The exercise:
Set down, exactly as they appear, the lines from the line holding "bpy.data.objects.remove(obj)" through the line holding "return Vector((x *", inclusive; output nothing outside that range.

----- Collected material

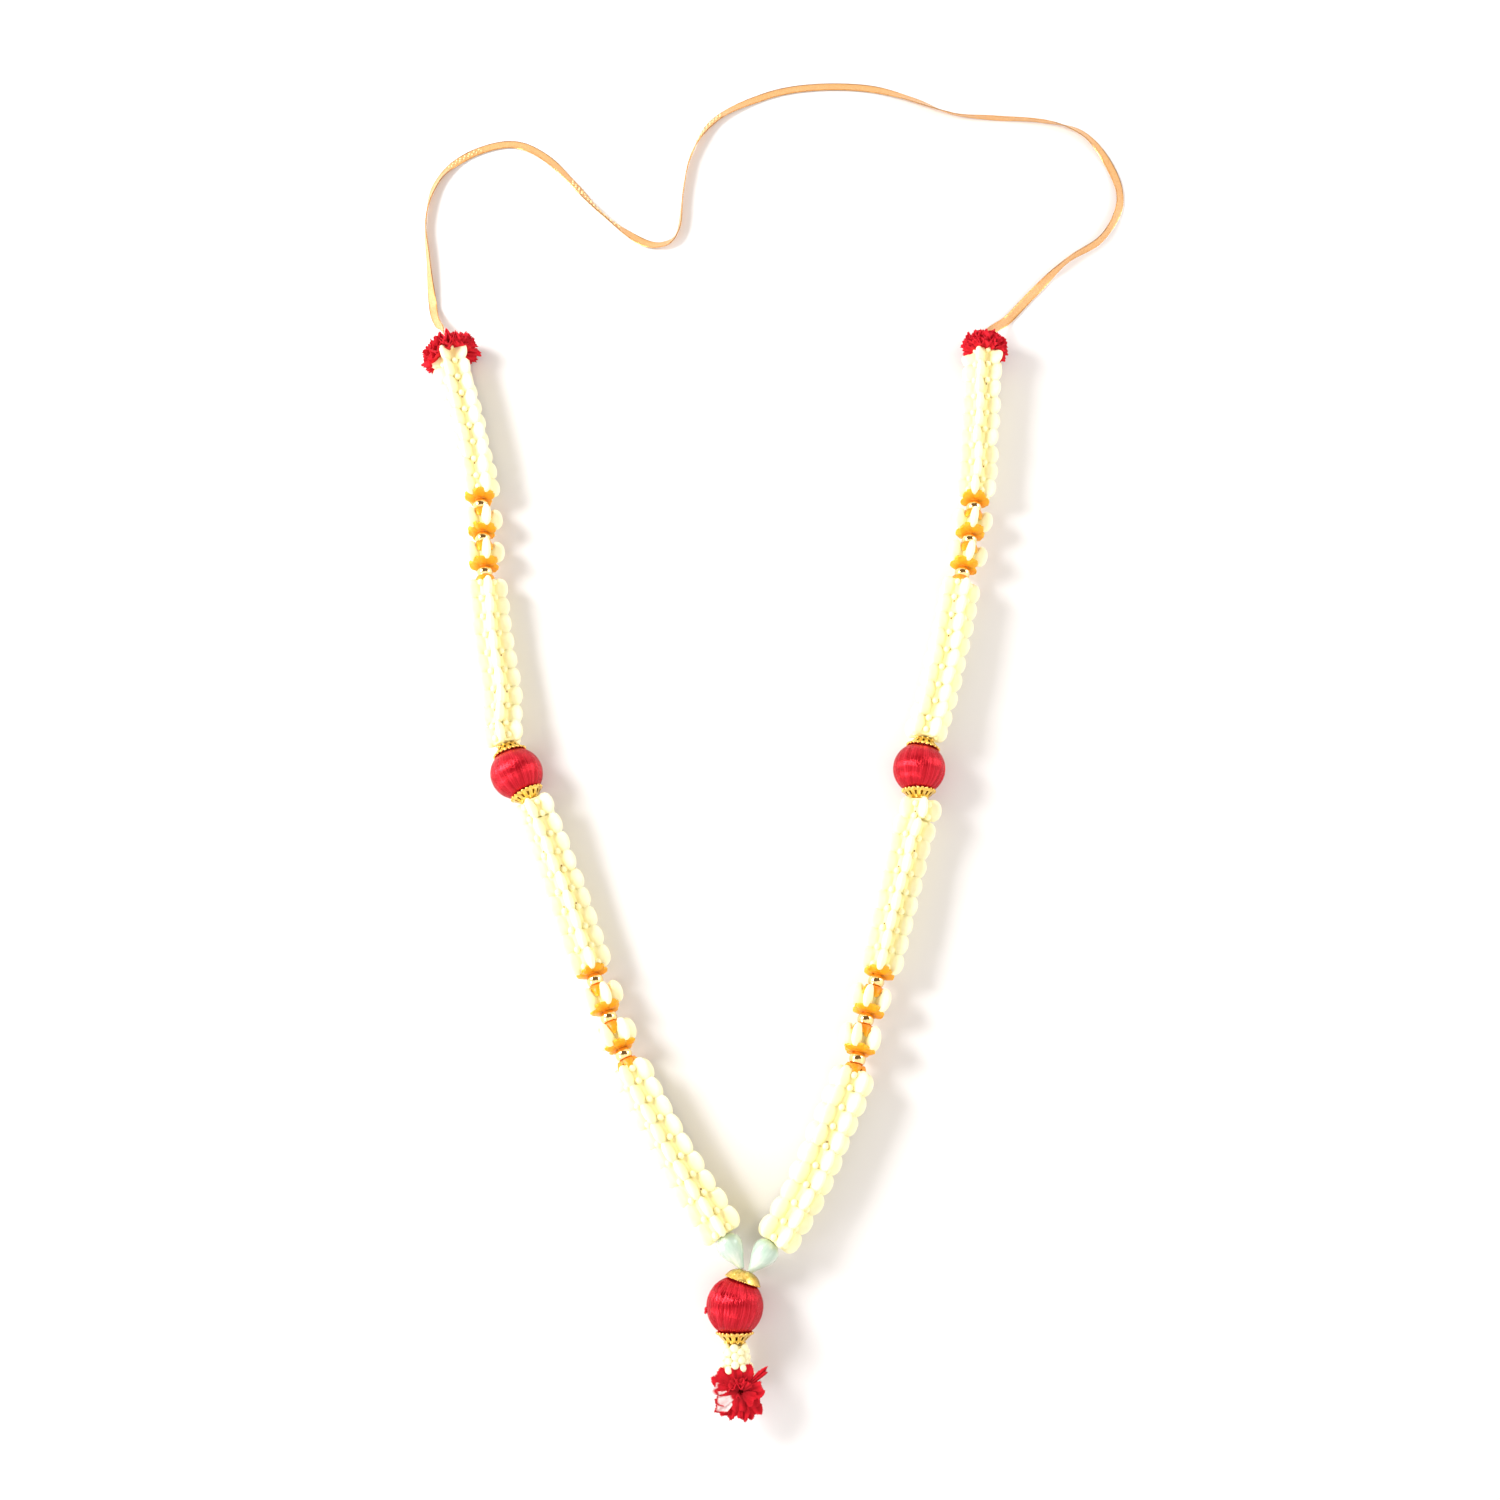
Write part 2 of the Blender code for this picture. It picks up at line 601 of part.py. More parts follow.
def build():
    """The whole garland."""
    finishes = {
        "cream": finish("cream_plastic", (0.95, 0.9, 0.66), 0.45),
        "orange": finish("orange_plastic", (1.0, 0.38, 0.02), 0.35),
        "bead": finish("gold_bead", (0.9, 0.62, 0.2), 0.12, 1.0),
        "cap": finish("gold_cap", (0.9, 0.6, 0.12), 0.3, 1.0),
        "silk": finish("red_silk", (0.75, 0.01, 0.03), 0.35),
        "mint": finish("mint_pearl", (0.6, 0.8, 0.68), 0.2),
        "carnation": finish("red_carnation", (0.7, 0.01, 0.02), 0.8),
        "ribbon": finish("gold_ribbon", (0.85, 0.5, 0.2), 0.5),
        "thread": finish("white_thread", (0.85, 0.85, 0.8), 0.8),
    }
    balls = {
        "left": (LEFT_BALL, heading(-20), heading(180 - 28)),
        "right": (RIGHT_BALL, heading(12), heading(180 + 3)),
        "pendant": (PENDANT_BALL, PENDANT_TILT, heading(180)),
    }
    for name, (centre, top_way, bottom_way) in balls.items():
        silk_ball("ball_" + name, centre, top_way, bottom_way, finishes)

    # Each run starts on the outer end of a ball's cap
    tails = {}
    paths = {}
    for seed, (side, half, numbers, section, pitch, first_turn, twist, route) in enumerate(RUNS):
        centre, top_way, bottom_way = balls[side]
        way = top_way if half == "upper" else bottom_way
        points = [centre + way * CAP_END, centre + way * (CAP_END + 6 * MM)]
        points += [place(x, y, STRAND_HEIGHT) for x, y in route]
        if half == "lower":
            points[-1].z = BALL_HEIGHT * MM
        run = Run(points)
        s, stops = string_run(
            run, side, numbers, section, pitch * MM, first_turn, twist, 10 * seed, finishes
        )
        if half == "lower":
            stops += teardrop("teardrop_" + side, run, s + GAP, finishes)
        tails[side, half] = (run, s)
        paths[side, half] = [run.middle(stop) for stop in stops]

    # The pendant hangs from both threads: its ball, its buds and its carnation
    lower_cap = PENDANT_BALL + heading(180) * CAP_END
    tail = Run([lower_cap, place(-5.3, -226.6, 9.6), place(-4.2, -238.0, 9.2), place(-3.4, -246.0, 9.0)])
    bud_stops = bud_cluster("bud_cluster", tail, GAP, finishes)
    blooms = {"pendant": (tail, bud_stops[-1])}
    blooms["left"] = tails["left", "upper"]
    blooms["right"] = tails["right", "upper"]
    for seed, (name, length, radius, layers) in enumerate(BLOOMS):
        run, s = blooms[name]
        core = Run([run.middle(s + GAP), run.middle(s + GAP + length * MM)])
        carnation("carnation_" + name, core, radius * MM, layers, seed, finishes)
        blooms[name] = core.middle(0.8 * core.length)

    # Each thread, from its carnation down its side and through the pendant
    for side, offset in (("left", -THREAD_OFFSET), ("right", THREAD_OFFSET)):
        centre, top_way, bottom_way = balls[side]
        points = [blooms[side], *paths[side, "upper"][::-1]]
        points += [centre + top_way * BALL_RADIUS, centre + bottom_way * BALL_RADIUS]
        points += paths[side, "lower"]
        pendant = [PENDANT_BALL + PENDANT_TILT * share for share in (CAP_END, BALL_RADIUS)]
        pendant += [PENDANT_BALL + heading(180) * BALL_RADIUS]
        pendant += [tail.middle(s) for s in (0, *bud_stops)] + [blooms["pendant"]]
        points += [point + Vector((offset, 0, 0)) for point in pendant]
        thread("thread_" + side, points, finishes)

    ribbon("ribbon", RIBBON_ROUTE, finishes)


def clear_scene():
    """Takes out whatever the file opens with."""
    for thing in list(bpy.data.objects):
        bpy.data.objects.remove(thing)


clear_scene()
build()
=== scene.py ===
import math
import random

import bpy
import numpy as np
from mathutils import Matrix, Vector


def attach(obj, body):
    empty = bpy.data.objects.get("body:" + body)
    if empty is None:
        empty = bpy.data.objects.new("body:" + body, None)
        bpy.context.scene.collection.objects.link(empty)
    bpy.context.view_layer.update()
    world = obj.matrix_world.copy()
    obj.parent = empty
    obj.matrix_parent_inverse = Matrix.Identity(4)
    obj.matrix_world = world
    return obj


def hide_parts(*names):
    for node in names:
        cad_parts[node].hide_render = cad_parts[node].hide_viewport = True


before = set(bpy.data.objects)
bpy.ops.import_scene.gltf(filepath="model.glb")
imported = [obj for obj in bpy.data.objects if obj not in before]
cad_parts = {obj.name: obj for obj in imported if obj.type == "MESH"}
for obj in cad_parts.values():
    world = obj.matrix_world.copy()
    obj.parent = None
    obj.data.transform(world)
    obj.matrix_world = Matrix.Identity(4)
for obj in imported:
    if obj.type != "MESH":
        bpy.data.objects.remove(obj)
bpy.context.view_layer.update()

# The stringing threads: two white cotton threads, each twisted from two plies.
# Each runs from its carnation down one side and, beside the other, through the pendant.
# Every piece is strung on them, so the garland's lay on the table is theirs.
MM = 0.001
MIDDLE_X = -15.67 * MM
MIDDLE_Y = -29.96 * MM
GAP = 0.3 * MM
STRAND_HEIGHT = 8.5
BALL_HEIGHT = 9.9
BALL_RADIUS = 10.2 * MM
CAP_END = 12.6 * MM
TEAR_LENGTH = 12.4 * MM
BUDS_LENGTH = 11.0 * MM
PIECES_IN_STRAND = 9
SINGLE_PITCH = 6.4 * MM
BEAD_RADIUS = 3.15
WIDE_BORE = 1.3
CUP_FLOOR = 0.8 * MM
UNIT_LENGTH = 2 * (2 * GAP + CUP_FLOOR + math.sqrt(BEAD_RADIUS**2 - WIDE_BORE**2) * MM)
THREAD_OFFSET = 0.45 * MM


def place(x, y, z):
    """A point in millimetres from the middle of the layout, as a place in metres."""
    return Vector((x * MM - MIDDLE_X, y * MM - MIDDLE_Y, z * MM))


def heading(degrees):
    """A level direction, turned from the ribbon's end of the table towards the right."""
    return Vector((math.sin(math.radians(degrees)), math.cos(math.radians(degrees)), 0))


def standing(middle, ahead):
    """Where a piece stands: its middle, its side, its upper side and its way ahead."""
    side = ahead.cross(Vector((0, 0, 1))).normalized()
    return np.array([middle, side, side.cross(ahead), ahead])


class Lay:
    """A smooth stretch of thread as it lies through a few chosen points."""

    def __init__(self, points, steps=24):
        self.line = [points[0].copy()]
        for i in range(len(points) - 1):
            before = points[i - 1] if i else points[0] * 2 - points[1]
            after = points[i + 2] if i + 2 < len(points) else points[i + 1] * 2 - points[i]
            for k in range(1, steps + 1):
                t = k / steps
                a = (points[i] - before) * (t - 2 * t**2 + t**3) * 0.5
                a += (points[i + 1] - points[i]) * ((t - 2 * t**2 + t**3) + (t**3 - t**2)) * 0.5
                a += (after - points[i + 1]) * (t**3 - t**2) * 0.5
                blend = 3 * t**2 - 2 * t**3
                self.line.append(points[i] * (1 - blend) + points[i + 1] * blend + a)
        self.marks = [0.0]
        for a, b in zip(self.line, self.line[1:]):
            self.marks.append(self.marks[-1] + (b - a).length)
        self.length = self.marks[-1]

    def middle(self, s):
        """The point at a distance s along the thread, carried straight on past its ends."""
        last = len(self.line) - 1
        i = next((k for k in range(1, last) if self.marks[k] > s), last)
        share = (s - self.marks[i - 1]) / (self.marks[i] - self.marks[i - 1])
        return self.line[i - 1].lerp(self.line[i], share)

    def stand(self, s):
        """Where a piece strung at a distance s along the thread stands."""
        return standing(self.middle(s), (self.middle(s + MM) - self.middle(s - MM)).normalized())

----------

Task solution:
        bpy.data.objects.remove(obj)
bpy.context.view_layer.update()

# The stringing threads: two white cotton threads, each twisted from two plies.
# Each runs from its carnation down one side and, beside the other, through the pendant.
# Every piece is strung on them, so the garland's lay on the table is theirs.
MM = 0.001
MIDDLE_X = -15.67 * MM
MIDDLE_Y = -29.96 * MM
GAP = 0.3 * MM
STRAND_HEIGHT = 8.5
BALL_HEIGHT = 9.9
BALL_RADIUS = 10.2 * MM
CAP_END = 12.6 * MM
TEAR_LENGTH = 12.4 * MM
BUDS_LENGTH = 11.0 * MM
PIECES_IN_STRAND = 9
SINGLE_PITCH = 6.4 * MM
BEAD_RADIUS = 3.15
WIDE_BORE = 1.3
CUP_FLOOR = 0.8 * MM
UNIT_LENGTH = 2 * (2 * GAP + CUP_FLOOR + math.sqrt(BEAD_RADIUS**2 - WIDE_BORE**2) * MM)
THREAD_OFFSET = 0.45 * MM


def place(x, y, z):
    """A point in millimetres from the middle of the layout, as a place in metres."""
    return Vector((x * MM - MIDDLE_X, y * MM - MIDDLE_Y, z * MM))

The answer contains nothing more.